* START SUPPLIED MATERIAL *
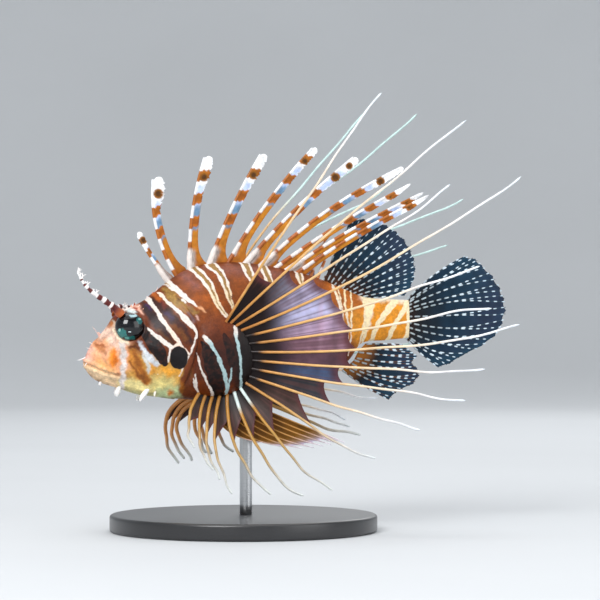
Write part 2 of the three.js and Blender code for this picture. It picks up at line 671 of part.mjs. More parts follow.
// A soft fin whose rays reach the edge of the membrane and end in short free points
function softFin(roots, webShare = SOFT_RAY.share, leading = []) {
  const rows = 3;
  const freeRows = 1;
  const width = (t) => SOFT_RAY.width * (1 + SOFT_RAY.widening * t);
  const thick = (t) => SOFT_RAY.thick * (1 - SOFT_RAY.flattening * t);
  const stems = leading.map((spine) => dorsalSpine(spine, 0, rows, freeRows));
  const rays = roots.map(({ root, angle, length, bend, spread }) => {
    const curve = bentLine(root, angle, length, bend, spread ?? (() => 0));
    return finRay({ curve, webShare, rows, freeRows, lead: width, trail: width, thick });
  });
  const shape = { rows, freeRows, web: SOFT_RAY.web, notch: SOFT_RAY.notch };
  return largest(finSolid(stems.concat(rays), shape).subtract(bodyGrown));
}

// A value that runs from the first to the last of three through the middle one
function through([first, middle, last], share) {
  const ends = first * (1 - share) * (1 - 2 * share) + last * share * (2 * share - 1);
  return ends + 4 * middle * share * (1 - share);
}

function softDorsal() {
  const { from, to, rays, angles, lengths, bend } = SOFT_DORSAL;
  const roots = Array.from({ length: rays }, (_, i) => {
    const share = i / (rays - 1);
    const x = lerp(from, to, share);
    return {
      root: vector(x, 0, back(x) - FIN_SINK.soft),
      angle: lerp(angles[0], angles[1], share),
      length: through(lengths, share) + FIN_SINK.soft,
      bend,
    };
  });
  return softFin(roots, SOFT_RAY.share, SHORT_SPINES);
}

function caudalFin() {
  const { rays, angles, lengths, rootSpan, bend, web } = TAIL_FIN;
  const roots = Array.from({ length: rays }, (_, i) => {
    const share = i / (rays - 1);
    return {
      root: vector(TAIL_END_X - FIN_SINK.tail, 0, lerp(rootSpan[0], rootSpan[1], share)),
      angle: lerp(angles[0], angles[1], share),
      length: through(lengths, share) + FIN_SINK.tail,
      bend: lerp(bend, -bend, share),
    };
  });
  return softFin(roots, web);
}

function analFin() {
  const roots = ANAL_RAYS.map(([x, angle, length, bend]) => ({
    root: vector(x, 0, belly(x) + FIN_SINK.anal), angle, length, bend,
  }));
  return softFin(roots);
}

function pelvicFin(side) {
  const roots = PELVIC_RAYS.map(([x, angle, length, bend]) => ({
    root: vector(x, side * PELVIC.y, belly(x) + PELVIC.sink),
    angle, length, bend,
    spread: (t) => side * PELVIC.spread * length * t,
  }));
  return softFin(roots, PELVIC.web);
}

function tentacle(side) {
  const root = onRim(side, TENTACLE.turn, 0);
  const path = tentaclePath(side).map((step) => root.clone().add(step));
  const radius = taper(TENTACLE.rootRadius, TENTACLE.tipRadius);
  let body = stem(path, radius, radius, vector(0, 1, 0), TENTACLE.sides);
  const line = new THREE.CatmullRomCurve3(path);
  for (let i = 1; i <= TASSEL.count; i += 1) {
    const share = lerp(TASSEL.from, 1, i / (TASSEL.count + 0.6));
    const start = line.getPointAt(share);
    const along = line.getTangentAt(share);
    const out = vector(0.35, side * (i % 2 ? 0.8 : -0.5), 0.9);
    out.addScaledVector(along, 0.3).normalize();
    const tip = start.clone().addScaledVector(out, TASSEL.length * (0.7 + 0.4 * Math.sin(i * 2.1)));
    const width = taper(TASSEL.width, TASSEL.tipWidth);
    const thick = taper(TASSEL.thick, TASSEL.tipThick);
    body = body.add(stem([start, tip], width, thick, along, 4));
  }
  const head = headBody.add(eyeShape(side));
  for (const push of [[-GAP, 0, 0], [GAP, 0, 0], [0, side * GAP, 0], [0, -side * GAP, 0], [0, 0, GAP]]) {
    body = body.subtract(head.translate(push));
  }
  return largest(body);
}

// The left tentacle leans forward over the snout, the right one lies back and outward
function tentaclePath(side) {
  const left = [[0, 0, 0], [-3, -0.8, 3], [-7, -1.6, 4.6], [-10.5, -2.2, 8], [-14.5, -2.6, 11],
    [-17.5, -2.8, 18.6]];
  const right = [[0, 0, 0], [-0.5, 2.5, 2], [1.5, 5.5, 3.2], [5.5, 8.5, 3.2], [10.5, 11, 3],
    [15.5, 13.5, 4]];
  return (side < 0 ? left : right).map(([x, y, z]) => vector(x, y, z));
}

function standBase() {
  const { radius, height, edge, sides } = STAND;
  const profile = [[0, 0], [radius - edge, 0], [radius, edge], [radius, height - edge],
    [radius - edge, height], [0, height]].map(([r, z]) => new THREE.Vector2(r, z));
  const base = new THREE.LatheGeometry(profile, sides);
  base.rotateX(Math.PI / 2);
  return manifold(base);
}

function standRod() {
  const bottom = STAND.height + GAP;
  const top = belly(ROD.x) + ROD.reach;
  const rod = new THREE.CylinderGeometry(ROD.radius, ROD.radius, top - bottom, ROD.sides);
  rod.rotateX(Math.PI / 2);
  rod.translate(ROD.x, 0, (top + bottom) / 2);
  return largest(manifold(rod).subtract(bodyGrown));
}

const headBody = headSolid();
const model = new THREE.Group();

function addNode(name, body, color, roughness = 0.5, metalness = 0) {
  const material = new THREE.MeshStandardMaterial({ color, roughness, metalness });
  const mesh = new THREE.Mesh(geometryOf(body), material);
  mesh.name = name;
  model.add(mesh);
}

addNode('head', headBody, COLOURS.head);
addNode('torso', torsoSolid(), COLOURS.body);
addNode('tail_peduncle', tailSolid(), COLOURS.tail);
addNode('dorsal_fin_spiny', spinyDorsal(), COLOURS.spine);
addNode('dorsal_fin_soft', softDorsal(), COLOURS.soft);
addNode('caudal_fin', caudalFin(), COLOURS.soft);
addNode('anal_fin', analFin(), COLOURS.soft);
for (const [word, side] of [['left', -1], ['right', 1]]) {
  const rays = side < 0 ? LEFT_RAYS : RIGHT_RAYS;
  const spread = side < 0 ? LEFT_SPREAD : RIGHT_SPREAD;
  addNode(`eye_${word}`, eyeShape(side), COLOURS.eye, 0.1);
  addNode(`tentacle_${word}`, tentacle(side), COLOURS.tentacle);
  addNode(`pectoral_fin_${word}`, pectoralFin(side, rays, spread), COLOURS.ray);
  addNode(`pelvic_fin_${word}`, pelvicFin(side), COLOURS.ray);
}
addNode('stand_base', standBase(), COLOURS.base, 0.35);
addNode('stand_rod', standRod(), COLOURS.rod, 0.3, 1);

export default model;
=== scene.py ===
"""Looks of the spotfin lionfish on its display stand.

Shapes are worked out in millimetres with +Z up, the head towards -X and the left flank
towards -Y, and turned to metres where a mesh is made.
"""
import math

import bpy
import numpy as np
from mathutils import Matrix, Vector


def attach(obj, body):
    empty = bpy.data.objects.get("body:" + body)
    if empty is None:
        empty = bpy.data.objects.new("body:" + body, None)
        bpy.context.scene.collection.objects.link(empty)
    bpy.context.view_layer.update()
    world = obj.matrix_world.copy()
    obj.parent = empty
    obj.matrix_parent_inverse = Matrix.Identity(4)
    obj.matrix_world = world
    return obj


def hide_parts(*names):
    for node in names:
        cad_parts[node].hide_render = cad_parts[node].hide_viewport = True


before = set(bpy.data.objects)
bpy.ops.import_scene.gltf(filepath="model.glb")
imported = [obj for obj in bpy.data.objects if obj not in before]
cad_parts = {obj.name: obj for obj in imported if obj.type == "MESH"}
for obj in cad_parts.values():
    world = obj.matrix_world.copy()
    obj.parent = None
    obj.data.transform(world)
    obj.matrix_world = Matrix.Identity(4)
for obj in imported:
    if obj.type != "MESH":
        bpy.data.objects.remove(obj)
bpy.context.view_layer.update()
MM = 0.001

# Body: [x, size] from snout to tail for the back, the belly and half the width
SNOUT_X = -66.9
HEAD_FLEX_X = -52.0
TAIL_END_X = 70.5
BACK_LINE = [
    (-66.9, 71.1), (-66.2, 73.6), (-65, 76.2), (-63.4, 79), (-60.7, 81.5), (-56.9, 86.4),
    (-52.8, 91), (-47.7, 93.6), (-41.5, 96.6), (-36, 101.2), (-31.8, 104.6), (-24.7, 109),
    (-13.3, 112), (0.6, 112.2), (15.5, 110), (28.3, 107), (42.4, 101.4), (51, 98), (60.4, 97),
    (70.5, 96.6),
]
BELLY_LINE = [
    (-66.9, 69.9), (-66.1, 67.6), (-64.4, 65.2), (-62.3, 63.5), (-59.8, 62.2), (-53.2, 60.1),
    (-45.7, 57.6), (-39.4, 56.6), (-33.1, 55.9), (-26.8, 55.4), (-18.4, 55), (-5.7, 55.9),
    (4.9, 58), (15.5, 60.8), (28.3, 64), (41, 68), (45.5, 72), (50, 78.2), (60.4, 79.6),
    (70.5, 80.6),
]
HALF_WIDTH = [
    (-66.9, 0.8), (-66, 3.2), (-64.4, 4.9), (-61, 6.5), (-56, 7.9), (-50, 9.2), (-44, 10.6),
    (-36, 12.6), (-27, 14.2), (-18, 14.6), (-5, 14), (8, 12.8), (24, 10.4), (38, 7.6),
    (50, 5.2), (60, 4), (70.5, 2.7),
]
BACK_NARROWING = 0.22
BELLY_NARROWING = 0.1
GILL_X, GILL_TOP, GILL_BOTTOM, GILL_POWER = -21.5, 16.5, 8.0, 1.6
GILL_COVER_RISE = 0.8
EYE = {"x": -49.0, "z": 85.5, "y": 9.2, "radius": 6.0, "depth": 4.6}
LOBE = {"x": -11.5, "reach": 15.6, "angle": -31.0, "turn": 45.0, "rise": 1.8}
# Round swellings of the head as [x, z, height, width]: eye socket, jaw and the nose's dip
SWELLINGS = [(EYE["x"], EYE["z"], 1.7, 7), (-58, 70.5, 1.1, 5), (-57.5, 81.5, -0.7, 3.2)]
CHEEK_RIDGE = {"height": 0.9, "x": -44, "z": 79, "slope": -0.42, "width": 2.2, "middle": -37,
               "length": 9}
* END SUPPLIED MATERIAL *
WHAT THE EXERCISE ASKS:
Copy out every line of the data that includes the word "context".

WRITTEN SOLUTION:
        bpy.context.scene.collection.objects.link(empty)
    bpy.context.view_layer.update()
bpy.context.view_layer.update()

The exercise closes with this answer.